Thusly, it takes in a command via the
cmd_vel topic and produces a smoothed output on
The node is designed on a regular timer running at a configurable rate.
This is in contrast to simply computing a smoothed velocity command in the callback of each
cmd_vel input from Nav2.
This allows us to interpolate commands at a higher frequency than Nav2's local trajectory planners can provide.
For example, if a local trajectory planner is running at 20hz, the velocity smoother can run at 100hz to provide approximately 5 messages to a robot controller which will be smoothed by kinematic limits at each timestep.
This provides a more regular stream of commands to a robot base and interpolates commands between the current velocity and the desired velocity more finely for smoother acceleration / motion profiles.
While this is not required, it is a nice design feature.
It is possible to also simply run the smoother at
cmd_vel rate to smooth velocities alone without interpolation.
There are two primary operation modes: open and closed loop.
In open-loop, the node assumes that the robot was able to achieve the velocity send to it in the last command which was smoothed (which should be a good assumption if acceleration limits are set properly).
This is useful when robot odometry is not particularly accurate or has significant latency relative to
smoothing_frequency so there isn't a delay in the feedback loop.
In closed-loop, the node will read from the odometry topic and apply a smoother over it to obtain the robot's current speed.
This will be used to determine the robot's current velocity and therefore achievable velocity targets by the velocity, acceleration, and deadband constraints using live data.
See inline description of parameters in the
velocity_smoother: ros__parameters: smoothing_frequency: 20.0 # Rate to run smoother scale_velocities: false # scale velocities proportionally if any axis is outside of acceleration range to follow same vector, if possible feedback: "OPEN_LOOP" # Type of feedback for current speed.

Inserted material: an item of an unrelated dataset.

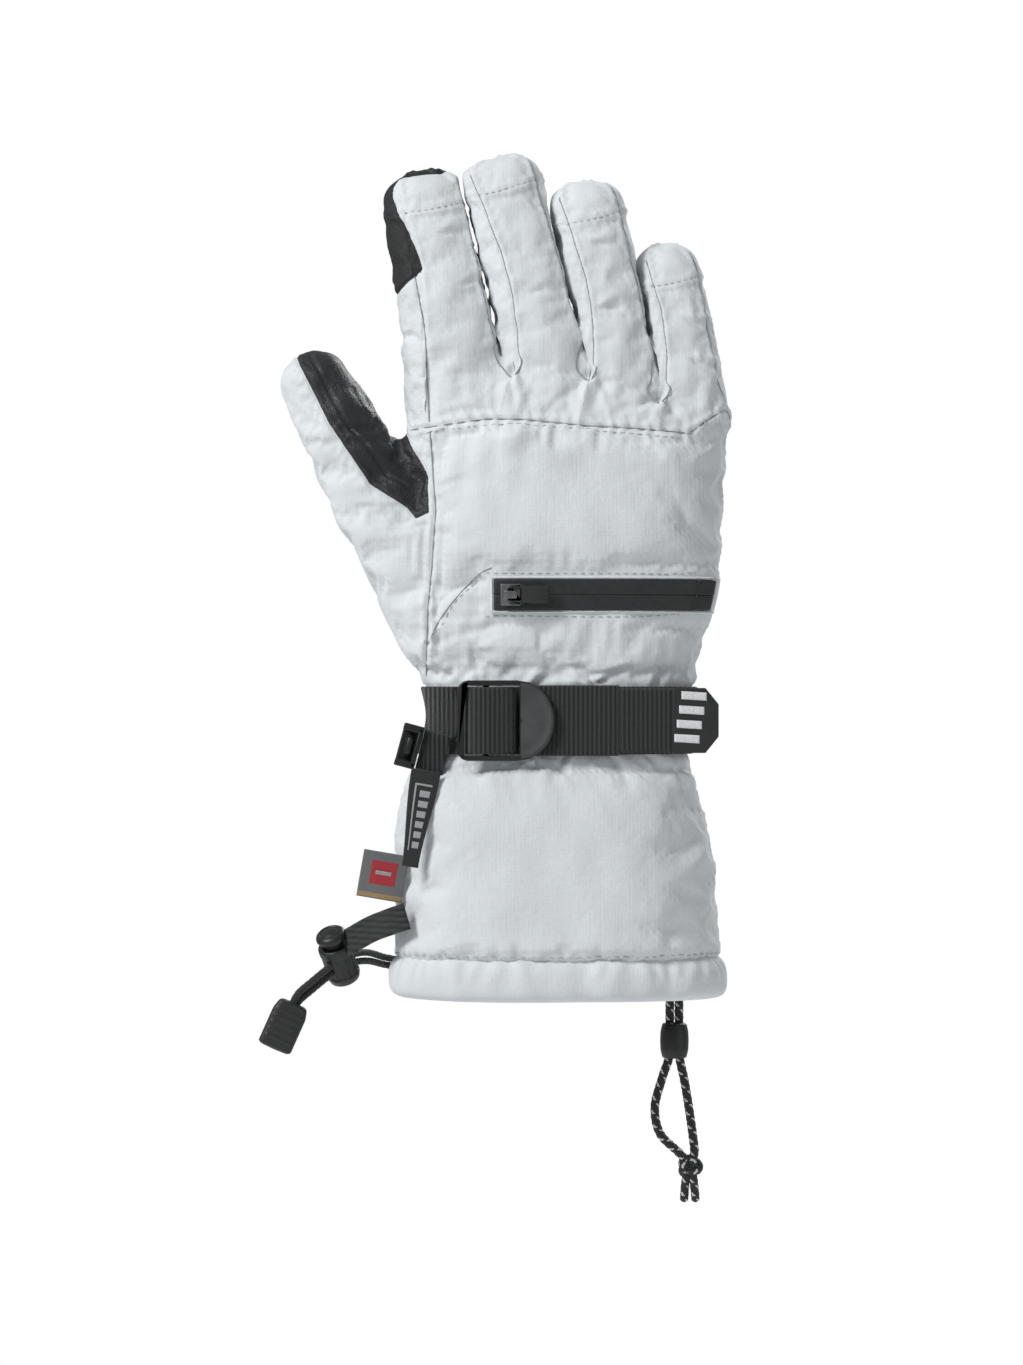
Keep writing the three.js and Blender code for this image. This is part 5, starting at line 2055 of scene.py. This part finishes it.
def size_label():
    """A square grey label with a plain red patch, a pale bar and a tan stripe."""
    place = flag_place((-65.5, -16.5, 45.5), 0.1, 0.17, 17, 17.5, 0.9)
    square = label_part(place, 0, 17, 0, 17.5, 0.8, 0)
    made = mesh_piece("size_label_cloth", *square, LABEL_GREY, "label_cloth", "gauntlet")
    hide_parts("size_label")
    marks = (
        ("stripe", (0.1, 16.9, 0.3, 2.1), 0.3, LABEL_TAN),
        ("patch", (3.6, 13.4, 5.2, 14.2), 0.3, LABEL_RED),
        ("bar", (5.6, 11.4, 9.0, 10.4), 0.55, LABEL_LINE),
    )
    for mark, area, lift, colour in marks:
        shape = label_part(place, *area, 0.3, lift)
        mesh_piece("size_label_" + mark, *shape, colour, "label_cloth", "gauntlet")


care_label()
size_label()

# ---------------------------------------------------------------- cords
def unit(v):
    v = np.array(v, float)
    return v / np.linalg.norm(v)


def braid(angle, along):
    """Crossing strands of a braided sleeve, as relief on its radius."""
    left = np.sin(4 * angle + 2 * math.pi * along / 2.4)
    right = np.sin(4 * angle - 2 * math.pi * along / 2.4)
    return 0.07 * np.maximum(left, right)


def cord_piece(name, node, body, line, radius, material):
    """A braided cord along a chosen route."""
    curve = smooth_line(line, 0.3)
    points, faces, uv = tube(curve, radius, 20, braid)
    made = mesh_piece(name, points, faces, material, "cord", body, uv=uv)
    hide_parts(node)
    return made


# The drawcord leaves the hem's eyelet, passes the cord lock and ends in its moulded tab.
CORD_MIDDLE = (
    (-58, 24.2, 9.6),
    (-62.2, 26.4, 10.6),
    (-66.5, 25.0, 11.5),
    (-72, 17, 13.5),
    (-77, 9.5, 13.5),
    (-82, 2, 12),
    (-87, -4.5, 8.5),
    (-92, -8.5, 4.5),
    (-97, -10.8, 0.2),
    (-99.8, -11.7, -4.4),
)
CORD_SIDE = np.array((0, -0.34, 0.94)) * 1.7
CORD_R = 1.25
LOCK_PLACE = np.array((-82.0, 2.0, 12.0))
LOCK_AXIS = unit((-0.25, -0.5, 0.83))
LOCK_BASE = LOCK_PLACE - 8 * LOCK_AXIS


def drawcord_line(side):
    """One run of the drawcord, beside the other."""
    spread = [0.72, 0.86, 0.9, 1, 1, 1, 1, 1, 1, 0.8]
    return [np.array(p) + side * k * CORD_SIDE for p, k in zip(CORD_MIDDLE, spread)]


def cord_lock():
    """Turned barrel with a grip ring, and a sprung button with a dished top."""
    flutes = lambda a, h: np.where((h > 4.4) & (h < 13.5), 0.14 * np.cos(16 * a), 0)
    barrel = [(0.1, 0), (3.6, 0), (5.6, 1.2), (6.3, 3.4), (6.3, 4.2), (6.0, 4.6), (6.0, 13.2), (6.35, 13.8)]
    barrel += [(6.35, 16.2), (5.9, 17), (4.5, 17), (4.5, 12.6), (0.1, 12.6)]
    shape = lathe(rounded(barrel, 0.5, 3), LOCK_AXIS, LOCK_BASE, 96, flutes)
    made = mesh_piece("cord_lock_barrel_shell", *shape, PLASTIC, "black_plastic", "gauntlet")
    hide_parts("cord_lock_barrel")
    button = [(0.1, 15.4), (4.1, 15.4), (4.1, 19.2), (5.5, 19.5), (5.95, 20.4), (5.6, 21.6), (4.7, 22.4)]
    button += [(4.1, 22.5), (3.8, 22.2), (3.2, 22.4), (1.8, 22.9), (0.1, 23.1)]
    shape = lathe(rounded(button, 0.35, 3), LOCK_AXIS, LOCK_BASE, 64)
    top = mesh_piece("cord_lock_button_shell", *shape, PLASTIC, "black_plastic", "lock_button")
    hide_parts("cord_lock_button")
    lock_spring()
    return made, top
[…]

Open loop uses the last smoothed output. Closed loop uses robot odometry max_velocity: [0.5, 0.0, 2.5] # Maximum velocities, ordered [Vx, Vy, Vw] min_velocity: [-0.5, 0.0, -2.5] # Minimum velocities, ordered [Vx, Vy, Vw] deadband_velocity: [0.0, 0.0, 0.0] # A deadband of velocities below which they should be zero-ed out for sending to the robot base controller, ordered [Vx, Vy, Vw] velocity_timeout: 1.0 # Time (s) after which if no new velocity commands are received to zero out and stop max_accel: [2.5, 0.0, 3.2] # Maximum acceleration, ordered [Ax, Ay, Aw] max_decel: [-2.5, 0.0, -3.2] # Maximum deceleration, ordered [Ax, Ay, Aw] odom_topic: "odom" # Topic of odometry to use for estimating current velocities odom_duration: 0.1 # Period of time (s) to sample odometry information in for velocity estimation
|smoothed_cmd_vel||geometry_msgs/Twist||Publish smoothed velocities|
|cmd_vel||geometry_msgs/Twist||Subscribe to input velocities|
sudo apt-get install ros-<ros2-distro>-nav2-velocity-smoother
Etc (Important Side Notes)
Typically: if you have low rate odometry, you should use open-loop mode or set the smoothing frequency relatively similar to that of your
cmd_vel topic. If you have high rate odometry, you can use closed-loop mode with a higher smoothing frequency since you'll have more up to date information to smooth based off of. Do not exceed the smoothing frequency to your odometry frequency in closed loop mode. Also consider the
odom_duration to use relative to your odometry publication rate and noise characteristics.
If the smoothing frequency out paces odometry or poorly selected
odom_durations are used, the robot can oscillate and/or accelerate slowly due to latency in closed loop mode.
When in doubt, open-loop is a reasonable choice for most users.
The minimum and maximum velocities for rotation (e.g.
Vw) represent left and right turns. While we make it possible to specify these separately, most users would be wise to set these values the same (but signed) for rotation. Additionally, the parameters are signed, so it is important to specify maximum deceleration with negative signs to represent deceleration. Minimum velocities with negatives when moving backward, so backward movement can be restricted by setting this to
Deadband velocities are minimum thresholds, below which we set its value to
0. This can be useful when your robot's breaking torque from stand still is non-trivial so sending very small values will pull high amounts of current.